- [REQUIRED TASK]: Could you give the data below again, exactly and completely?

Stored data

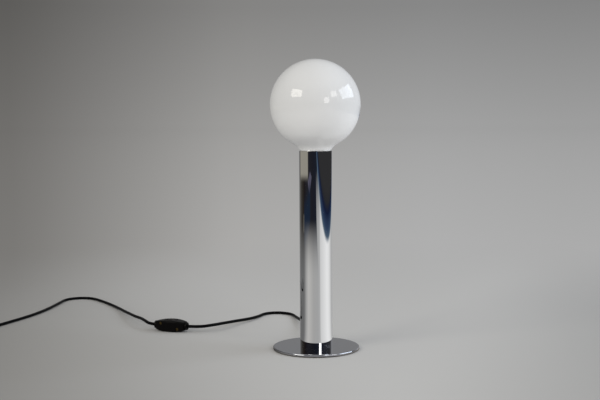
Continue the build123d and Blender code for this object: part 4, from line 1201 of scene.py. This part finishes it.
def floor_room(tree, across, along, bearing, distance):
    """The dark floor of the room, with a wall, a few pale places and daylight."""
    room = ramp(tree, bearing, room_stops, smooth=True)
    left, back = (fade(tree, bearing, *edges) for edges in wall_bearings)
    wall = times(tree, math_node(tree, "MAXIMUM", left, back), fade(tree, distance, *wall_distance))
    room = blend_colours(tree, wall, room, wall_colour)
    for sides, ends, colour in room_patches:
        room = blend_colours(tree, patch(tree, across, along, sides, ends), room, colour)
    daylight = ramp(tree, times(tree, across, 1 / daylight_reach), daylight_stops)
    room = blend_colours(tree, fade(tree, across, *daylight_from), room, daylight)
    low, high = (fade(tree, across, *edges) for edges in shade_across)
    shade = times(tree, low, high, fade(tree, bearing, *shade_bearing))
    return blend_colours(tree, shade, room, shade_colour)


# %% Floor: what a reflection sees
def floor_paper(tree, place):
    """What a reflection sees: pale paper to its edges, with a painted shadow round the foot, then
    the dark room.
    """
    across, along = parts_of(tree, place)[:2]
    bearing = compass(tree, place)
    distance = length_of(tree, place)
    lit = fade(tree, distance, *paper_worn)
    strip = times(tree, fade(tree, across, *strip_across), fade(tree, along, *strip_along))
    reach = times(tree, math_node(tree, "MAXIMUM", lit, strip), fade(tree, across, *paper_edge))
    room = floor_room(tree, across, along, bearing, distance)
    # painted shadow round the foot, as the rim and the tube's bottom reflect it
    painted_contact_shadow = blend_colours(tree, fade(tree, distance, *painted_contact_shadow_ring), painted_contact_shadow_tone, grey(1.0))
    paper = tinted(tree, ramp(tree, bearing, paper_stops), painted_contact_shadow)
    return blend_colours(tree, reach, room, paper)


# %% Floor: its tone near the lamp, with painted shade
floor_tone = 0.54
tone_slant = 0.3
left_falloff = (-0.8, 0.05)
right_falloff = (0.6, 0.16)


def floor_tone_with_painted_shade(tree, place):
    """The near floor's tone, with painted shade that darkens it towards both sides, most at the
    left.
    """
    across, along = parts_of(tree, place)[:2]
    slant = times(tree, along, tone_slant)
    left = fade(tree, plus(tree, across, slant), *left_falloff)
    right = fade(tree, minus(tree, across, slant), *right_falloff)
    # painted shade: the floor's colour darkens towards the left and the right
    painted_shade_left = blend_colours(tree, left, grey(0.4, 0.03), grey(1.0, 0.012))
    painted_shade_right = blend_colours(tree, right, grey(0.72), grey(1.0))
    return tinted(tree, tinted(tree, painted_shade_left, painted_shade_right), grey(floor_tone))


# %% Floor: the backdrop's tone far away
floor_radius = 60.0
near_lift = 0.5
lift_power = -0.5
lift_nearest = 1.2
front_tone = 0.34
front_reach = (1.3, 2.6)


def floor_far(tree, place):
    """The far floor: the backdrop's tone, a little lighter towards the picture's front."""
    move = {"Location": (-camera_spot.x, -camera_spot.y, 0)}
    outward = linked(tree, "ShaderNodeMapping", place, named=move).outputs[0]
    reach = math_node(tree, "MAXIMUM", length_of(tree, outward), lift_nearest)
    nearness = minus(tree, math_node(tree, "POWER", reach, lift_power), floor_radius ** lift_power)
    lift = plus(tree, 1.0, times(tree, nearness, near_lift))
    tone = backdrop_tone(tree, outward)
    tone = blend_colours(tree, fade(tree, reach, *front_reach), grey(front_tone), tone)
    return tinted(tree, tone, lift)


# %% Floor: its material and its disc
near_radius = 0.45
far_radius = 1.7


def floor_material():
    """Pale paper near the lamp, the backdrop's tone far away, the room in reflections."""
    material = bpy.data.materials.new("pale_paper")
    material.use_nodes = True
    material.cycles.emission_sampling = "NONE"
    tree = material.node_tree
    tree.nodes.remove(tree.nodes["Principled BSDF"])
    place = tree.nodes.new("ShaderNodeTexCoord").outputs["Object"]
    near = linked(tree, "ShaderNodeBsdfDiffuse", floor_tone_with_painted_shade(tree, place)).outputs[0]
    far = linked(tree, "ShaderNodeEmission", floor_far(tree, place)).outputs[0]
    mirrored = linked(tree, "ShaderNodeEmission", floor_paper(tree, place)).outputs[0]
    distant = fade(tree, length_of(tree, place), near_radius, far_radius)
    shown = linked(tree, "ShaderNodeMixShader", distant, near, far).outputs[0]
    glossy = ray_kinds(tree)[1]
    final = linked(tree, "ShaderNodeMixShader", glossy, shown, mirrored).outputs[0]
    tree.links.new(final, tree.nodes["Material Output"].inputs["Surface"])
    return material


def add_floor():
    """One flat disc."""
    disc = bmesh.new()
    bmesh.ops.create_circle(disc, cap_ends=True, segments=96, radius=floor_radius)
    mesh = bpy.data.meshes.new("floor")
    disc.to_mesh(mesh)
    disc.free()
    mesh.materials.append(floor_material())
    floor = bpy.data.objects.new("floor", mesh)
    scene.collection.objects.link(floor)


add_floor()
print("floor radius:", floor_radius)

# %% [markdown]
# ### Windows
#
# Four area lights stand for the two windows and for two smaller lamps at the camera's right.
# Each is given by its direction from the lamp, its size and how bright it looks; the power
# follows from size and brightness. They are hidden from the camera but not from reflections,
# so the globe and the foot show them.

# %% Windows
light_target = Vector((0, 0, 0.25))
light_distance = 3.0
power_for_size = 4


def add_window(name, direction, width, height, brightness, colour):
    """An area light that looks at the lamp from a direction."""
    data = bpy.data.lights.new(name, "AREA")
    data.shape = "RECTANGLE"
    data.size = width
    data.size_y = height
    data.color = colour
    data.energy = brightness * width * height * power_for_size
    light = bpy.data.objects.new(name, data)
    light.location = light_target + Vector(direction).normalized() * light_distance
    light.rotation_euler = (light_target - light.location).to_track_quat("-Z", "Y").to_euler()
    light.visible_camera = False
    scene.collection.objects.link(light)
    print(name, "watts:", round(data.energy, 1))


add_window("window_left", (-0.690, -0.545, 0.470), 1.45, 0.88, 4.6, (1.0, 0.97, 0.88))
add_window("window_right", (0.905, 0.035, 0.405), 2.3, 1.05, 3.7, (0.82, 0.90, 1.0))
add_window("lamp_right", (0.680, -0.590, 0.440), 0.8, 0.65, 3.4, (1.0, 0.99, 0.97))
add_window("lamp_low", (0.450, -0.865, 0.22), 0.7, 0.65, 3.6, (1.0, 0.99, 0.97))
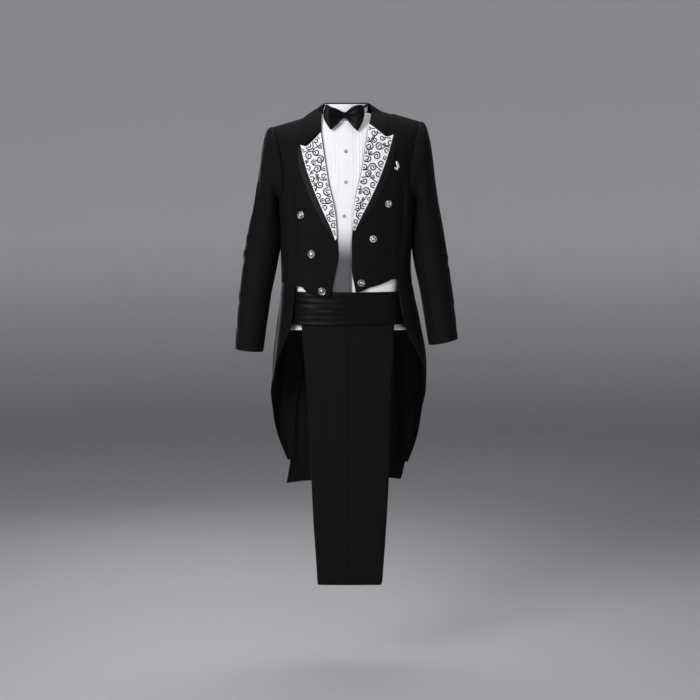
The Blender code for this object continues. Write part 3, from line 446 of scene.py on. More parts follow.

- [EXERCISE OUTPUT]:
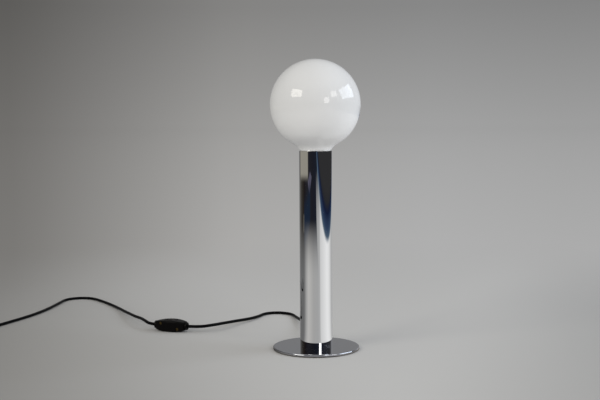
Continue the build123d and Blender code for this object: part 4, from line 1201 of scene.py. This part finishes it.
def floor_room(tree, across, along, bearing, distance):
    """The dark floor of the room, with a wall, a few pale places and daylight."""
    room = ramp(tree, bearing, room_stops, smooth=True)
    left, back = (fade(tree, bearing, *edges) for edges in wall_bearings)
    wall = times(tree, math_node(tree, "MAXIMUM", left, back), fade(tree, distance, *wall_distance))
    room = blend_colours(tree, wall, room, wall_colour)
    for sides, ends, colour in room_patches:
        room = blend_colours(tree, patch(tree, across, along, sides, ends), room, colour)
    daylight = ramp(tree, times(tree, across, 1 / daylight_reach), daylight_stops)
    room = blend_colours(tree, fade(tree, across, *daylight_from), room, daylight)
    low, high = (fade(tree, across, *edges) for edges in shade_across)
    shade = times(tree, low, high, fade(tree, bearing, *shade_bearing))
    return blend_colours(tree, shade, room, shade_colour)


# %% Floor: what a reflection sees
def floor_paper(tree, place):
    """What a reflection sees: pale paper to its edges, with a painted shadow round the foot, then
    the dark room.
    """
    across, along = parts_of(tree, place)[:2]
    bearing = compass(tree, place)
    distance = length_of(tree, place)
    lit = fade(tree, distance, *paper_worn)
    strip = times(tree, fade(tree, across, *strip_across), fade(tree, along, *strip_along))
    reach = times(tree, math_node(tree, "MAXIMUM", lit, strip), fade(tree, across, *paper_edge))
    room = floor_room(tree, across, along, bearing, distance)
    # painted shadow round the foot, as the rim and the tube's bottom reflect it
    painted_contact_shadow = blend_colours(tree, fade(tree, distance, *painted_contact_shadow_ring), painted_contact_shadow_tone, grey(1.0))
    paper = tinted(tree, ramp(tree, bearing, paper_stops), painted_contact_shadow)
    return blend_colours(tree, reach, room, paper)


# %% Floor: its tone near the lamp, with painted shade
floor_tone = 0.54
tone_slant = 0.3
left_falloff = (-0.8, 0.05)
right_falloff = (0.6, 0.16)


def floor_tone_with_painted_shade(tree, place):
    """The near floor's tone, with painted shade that darkens it towards both sides, most at the
    left.
    """
    across, along = parts_of(tree, place)[:2]
    slant = times(tree, along, tone_slant)
    left = fade(tree, plus(tree, across, slant), *left_falloff)
    right = fade(tree, minus(tree, across, slant), *right_falloff)
    # painted shade: the floor's colour darkens towards the left and the right
    painted_shade_left = blend_colours(tree, left, grey(0.4, 0.03), grey(1.0, 0.012))
    painted_shade_right = blend_colours(tree, right, grey(0.72), grey(1.0))
    return tinted(tree, tinted(tree, painted_shade_left, painted_shade_right), grey(floor_tone))


# %% Floor: the backdrop's tone far away
floor_radius = 60.0
near_lift = 0.5
lift_power = -0.5
lift_nearest = 1.2
front_tone = 0.34
front_reach = (1.3, 2.6)


def floor_far(tree, place):
    """The far floor: the backdrop's tone, a little lighter towards the picture's front."""
    move = {"Location": (-camera_spot.x, -camera_spot.y, 0)}
    outward = linked(tree, "ShaderNodeMapping", place, named=move).outputs[0]
    reach = math_node(tree, "MAXIMUM", length_of(tree, outward), lift_nearest)
    nearness = minus(tree, math_node(tree, "POWER", reach, lift_power), floor_radius ** lift_power)
    lift = plus(tree, 1.0, times(tree, nearness, near_lift))
    tone = backdrop_tone(tree, outward)
    tone = blend_colours(tree, fade(tree, reach, *front_reach), grey(front_tone), tone)
    return tinted(tree, tone, lift)


# %% Floor: its material and its disc
near_radius = 0.45
far_radius = 1.7


def floor_material():
    """Pale paper near the lamp, the backdrop's tone far away, the room in reflections."""
    material = bpy.data.materials.new("pale_paper")
    material.use_nodes = True
    material.cycles.emission_sampling = "NONE"
    tree = material.node_tree
    tree.nodes.remove(tree.nodes["Principled BSDF"])
    place = tree.nodes.new("ShaderNodeTexCoord").outputs["Object"]
    near = linked(tree, "ShaderNodeBsdfDiffuse", floor_tone_with_painted_shade(tree, place)).outputs[0]
    far = linked(tree, "ShaderNodeEmission", floor_far(tree, place)).outputs[0]
    mirrored = linked(tree, "ShaderNodeEmission", floor_paper(tree, place)).outputs[0]
    distant = fade(tree, length_of(tree, place), near_radius, far_radius)
    shown = linked(tree, "ShaderNodeMixShader", distant, near, far).outputs[0]
    glossy = ray_kinds(tree)[1]
    final = linked(tree, "ShaderNodeMixShader", glossy, shown, mirrored).outputs[0]
    tree.links.new(final, tree.nodes["Material Output"].inputs["Surface"])
    return material


def add_floor():
    """One flat disc."""
    disc = bmesh.new()
    bmesh.ops.create_circle(disc, cap_ends=True, segments=96, radius=floor_radius)
    mesh = bpy.data.meshes.new("floor")
    disc.to_mesh(mesh)
    disc.free()
    mesh.materials.append(floor_material())
    floor = bpy.data.objects.new("floor", mesh)
    scene.collection.objects.link(floor)


add_floor()
print("floor radius:", floor_radius)

# %% [markdown]
# ### Windows
#
# Four area lights stand for the two windows and for two smaller lamps at the camera's right.
# Each is given by its direction from the lamp, its size and how bright it looks; the power
# follows from size and brightness. They are hidden from the camera but not from reflections,
# so the globe and the foot show them.

# %% Windows
light_target = Vector((0, 0, 0.25))
light_distance = 3.0
power_for_size = 4


def add_window(name, direction, width, height, brightness, colour):
    """An area light that looks at the lamp from a direction."""
    data = bpy.data.lights.new(name, "AREA")
    data.shape = "RECTANGLE"
    data.size = width
    data.size_y = height
    data.color = colour
    data.energy = brightness * width * height * power_for_size
    light = bpy.data.objects.new(name, data)
    light.location = light_target + Vector(direction).normalized() * light_distance
    light.rotation_euler = (light_target - light.location).to_track_quat("-Z", "Y").to_euler()
    light.visible_camera = False
    scene.collection.objects.link(light)
    print(name, "watts:", round(data.energy, 1))


add_window("window_left", (-0.690, -0.545, 0.470), 1.45, 0.88, 4.6, (1.0, 0.97, 0.88))
add_window("window_right", (0.905, 0.035, 0.405), 2.3, 1.05, 3.7, (0.82, 0.90, 1.0))
add_window("lamp_right", (0.680, -0.590, 0.440), 0.8, 0.65, 3.4, (1.0, 0.99, 0.97))
add_window("lamp_low", (0.450, -0.865, 0.22), 0.7, 0.65, 3.6, (1.0, 0.99, 0.97))
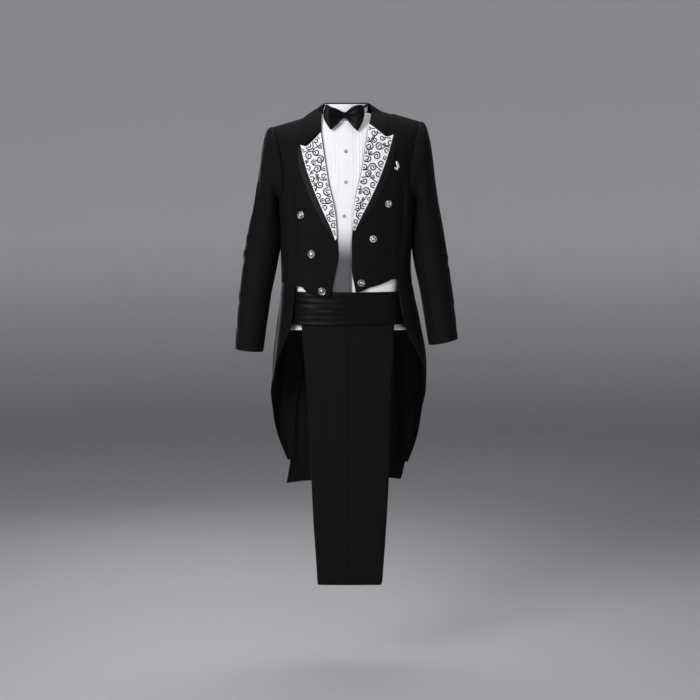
The Blender code for this object continues. Write part 3, from line 446 of scene.py on. More parts follow.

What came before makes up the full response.